Issue 2 - Validity of Board Circular prescribing a three-month time-limit
Legal framework: Administrative instructions (Board Circulars) must conform to and not exceed statutory powers; exercise of delegated or administrative rule-making authority cannot override or restrict a statutory right or remedial provision.
Precedent treatment: The High Court held the three-month limit in the Board Circular ultra vires Articles 14 and 19(1)(g) of the Constitution and ultra vires Section 149; the Apex Court affirmed that conclusion.
Interpretation and reasoning: The Court accepts that the impugned circular attempted to impose a procedural time-bar inconsistent with the statutory scheme. The Circular's paragraph prescribing three months was struck down because it unlawfully fettered the statutory power to amend shipping bills where documentary evidence exists and substantive entitlement to drawback can be established. Constitutional principles of equality and freedom to practice trade (Articles 14 and 19(1)(g)) were invoked because the circular created an arbitrary procedural exclusion affecting exporters' rights.

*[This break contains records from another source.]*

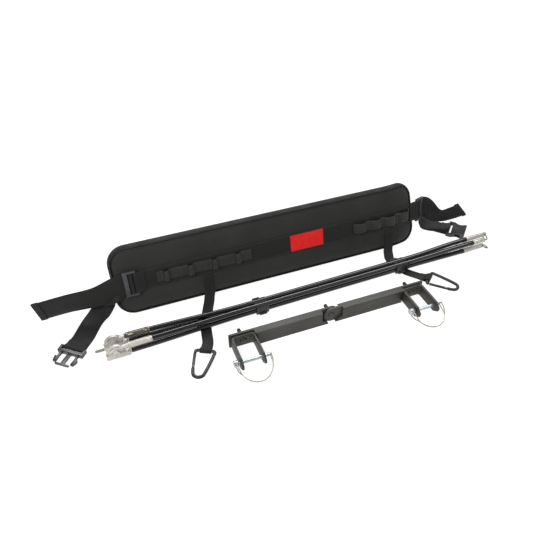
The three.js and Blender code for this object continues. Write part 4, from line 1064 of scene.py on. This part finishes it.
def daisy_chain(name, start, end, node, bulge_shares):
    """Tape along the webbing: each share of a loop's length says how far the tape bulges there."""
    pitch = (end - start) / LOOPS
    stations = [
        flat_on_pad(start + (i + share) * pitch, chain_front + out * BULGE)
        for i in range(LOOPS)
        for share, out in bulge_shares
    ]
    frames = strap(name, stations + [flat_on_pad(end, chain_front)], TAPE_WIDE, "belt", node, material=loop_tape_painted_light)
    tacks = []
    for x in (start + (i + nudge) * pitch for i in range(LOOPS + 1) for nudge in TACKS):
        if start < x < end:
            nearest = min(frames, key=lambda f: abs(f[0].x - x))
            tacks.append(seam_across(frames, nearest[3], TAPE_SEAM))
    stitches(name + "_tacks", tacks, "belt", pitch=1.7, stitch=1.6)


daisy_chain("left_loops", -312.0, -82.0, "daisy_chain_left", slim_shares)
daisy_chain("right_loops", 192.0, 358.0, "daisy_chain_right", broad_shares)

# %% The bare red patch, a thin cloth with a sewn border
PATCH_FROM, PATCH_TO, PATCH_HALF, PATCH_THICK = 20, 108, 21, 1.0
COLUMNS, LINES = 28, 14
patch_back = band_front + WEB / 2 + GAP
points = []
for side in (1, 0):
    for i in range(COLUMNS + 1):
        for j in range(LINES + 1):
            x = PATCH_FROM + (PATCH_TO - PATCH_FROM) * i / COLUMNS
            h = BAND_HEIGHT - PATCH_HALF + 2 * PATCH_HALF * j / LINES
            inset = min(x - PATCH_FROM, PATCH_TO - x, PATCH_HALF - abs(h - BAND_HEIGHT))
            rise = PATCH_THICK * (0.55 + 0.45 * gentle(inset / 3)) - 0.28 * math.exp(-(((inset - 3) / 1.2) ** 2))
            points.append(laid(on_belt(x, patch_back + side * rise, h)))


def patch_quads(corners, sides, columns, lines):
    """Quads whose corners are given as steps of side, column and line."""
    return [
        tuple(((s + ds) * (COLUMNS + 1) + i + di) * (LINES + 1) + j + dj for ds, di, dj in corners)
        for s in sides
        for i in columns
        for j in lines
    ]


faces = patch_quads(((0, 0, 0), (0, 1, 0), (0, 1, 1), (0, 0, 1)), (0, 1), range(COLUMNS), range(LINES))
for line in (0, LINES):
    faces += patch_quads(((0, 0, 0), (0, 1, 0), (1, 1, 0), (1, 0, 0)), [0], range(COLUMNS), [line])
for column in (0, COLUMNS):
    faces += patch_quads(((0, 0, 0), (0, 0, 1), (1, 0, 1), (1, 0, 0)), [0], [column], range(LINES))
mesh = mesh_of("red_patch", points, faces)
smooth(mesh, 50)
fit_out(new_piece("red_patch", mesh), label_cloth, "belt", "label_patch")
border = [(23, -18), (105, -18), (105, 18), (23, 18), (23, -18)]
path = []
for (x0, h0), (x1, h1) in zip(border, border[1:]):
    steps = round(math.hypot(x1 - x0, h1 - h0) / 4)
    path += [(x0 + (x1 - x0) * i / steps, h0 + (h1 - h0) * i / steps) for i in range(steps)]
path = [on_belt(x, patch_back + 0.75, BAND_HEIGHT + h) for x, h in path + path[:1]]
stitches("red_patch_seam", [path], "belt", material=red_thread, pitch=2.6, stitch=2.1, thread=0.3)
print("patch stands", round(patch_back + PATCH_THICK, 2), "mm in front of the middle")

# %% Ladder locks
for side in ("left", "right"):
    rounded_copy("ladder_lock_" + side, buckle_plastic, 0.9, 3)
print("locks rounded")

# %% [markdown]
# ## Adjusting straps and the buckle
#
# Each adjusting strap is one length of webbing: a free tail to pull, a turn round the lock's middle bar, and a
# leg that falls to the floor and turns round the buckle. The turns are drawn with five stations to half a turn.
# Each tail ends in a folded hem, which stops it slipping out of the lock, and the turn round the buckle is sewn
# shut.

# %% Places along each strap, in strap widths from the foot of its lock
TAIL_LEFT = (
    ((-4.56, 1.02, 0.58), (0, 0.05, 1)),
    ((-3.2, 0.66, 0.96), (0, 0.05, 1)),
    ((-1.8, 0.22, 1.34), (0, 0.15, 1)),
)
LEG_LEFT = (
    ((-1.06, 0.16, 1.42), (0.2, 0.24, 0.95)),
    ((-1.46, 0.56, 0.74), (0.75, 0.05, 0.6)),
    ((-1.82, 0.42, 0.26), (0.9, -0.3, 0.15)),
    ((-2.3, 0.04, 0.04), (0.8, -0.6, 0)),
)
TAIL_RIGHT = (
    ((2.62, -0.16, 1.5), (-0.67, 0.09, 0.74)),
    ((2.25, 0.12, 1.16), (-0.5, -0.02, 0.86)),
    ((1.8, 0.36, 0.94), (-0.25, -0.2, 0.93)),
    ((1.42, 0.6, 1), (0, -0.16, 0.98)),
)
LEG_RIGHT = (
    ((0.84, 1.04, 1.3), (0, 0.26, 0.97)),
    ((1.04, 1.12, 0.62), (0.45, 0.6, 0.6)),
    ((1.26, 1.08, 0.12), (0.6, 0.78, 0.1)),
    ((1.5, 0.86, 0.04), (0.7, 0.7, 0)),
)
MALE_AT, FEMALE_AT = (-523.0, 56.0, -38.5), (499.0, 130.0, 44.0)  # X, Y and turn of each buckle half
BUCKLE_THICK, STRAP_BAR = 10.0, 2.2
print("stations by hand:", [len(route) for route in (TAIL_LEFT, LEG_LEFT, TAIL_RIGHT, LEG_RIGHT)])


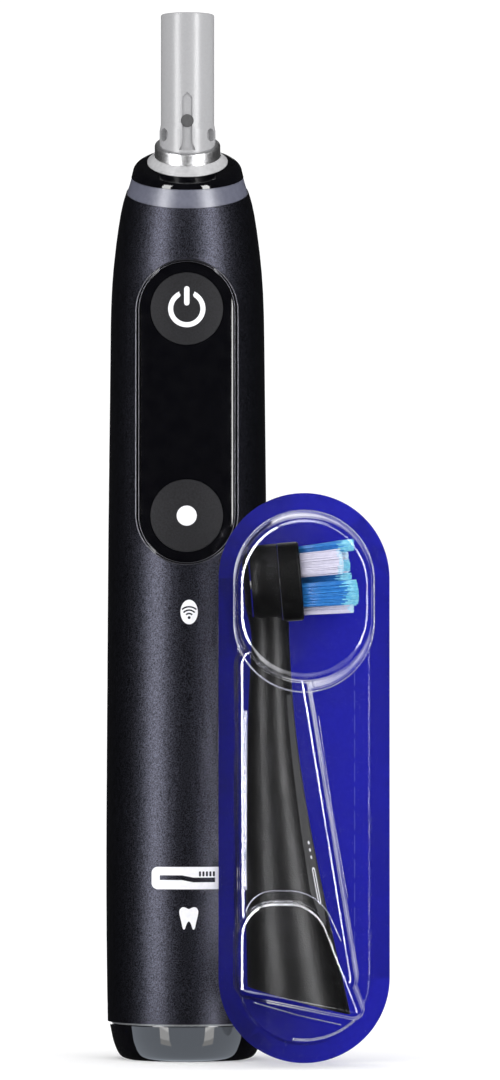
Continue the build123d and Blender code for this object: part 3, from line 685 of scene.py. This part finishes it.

Ratio vs. Obiter: The determination that the circular's time-limit was ultra vires the statute and constitution is ratio with respect to the validity of the administrative instruction; ancillary discussion about particular facts of other cases and applicability of certain precedents is obiter if not necessary to annul the circular itself.
Conclusion: The Board Circular prescribing a three-month time-limit was ultra vires Section 149 and constitutional guarantees and therefore not a valid basis to refuse revision of shipping bills filed after that period.
Issue 3 - Application of legal position to departmental rejection of belated conversion requests
Legal framework: Post-facto conversion of shipping bills from Advance Authorization to Duty Drawback is permissible under Section 149 (pre-2022) where documentary evidence at the time of export supports entitlement; post-2022 amendment introduced a one-year limit extendable by six months, but that amendment applies prospectively.
Precedent treatment: Tribunal and High Court authority applying the holding that no statutory time-bar existed pre-2022 have allowed conversion requests filed beyond three months; those authorities were followed by the Court in the present matter.
Interpretation and reasoning: The Court applies the ratio that a departmental rejection based solely on the three-month circular is unsustainable. The proper enquiry is whether documentary evidence at export shows entitlement to drawback and whether other statutory/ regulatory conditions are met. The 2022 amendment/time-limit is not retroactively applicable to exports in 2017; hence the later statutory timeline cannot validate earlier administrative rejections.
Ratio vs. Obiter: The directive to assess entitlement on documentary evidence and to allow conversion where conditions are met is ratio in deciding the present appeal; remarks distinguishing fact patterns (e.g., where DRI allegations affect eligibility) are obiter to the extent they do not decide the legal principle applied.
Conclusion: The departmental rejection of conversion requests filed after two years (solely on the basis of the three-month circular) was not maintainable. The impugned order is set aside and the conversion of the shipping bills is allowed subject to fulfillment of other statutory/ regulatory conditions and administrative intimation requirements.
Cross-references and practical effect
Decisions holding the three-month circular invalid and the consequent Tribunal orders allowing conversions are applied to the facts where exports occurred before the 2022 amendment; the 2022 statutory time-limit governs only exports on or after its effective date and does not validate prior administrative rejections.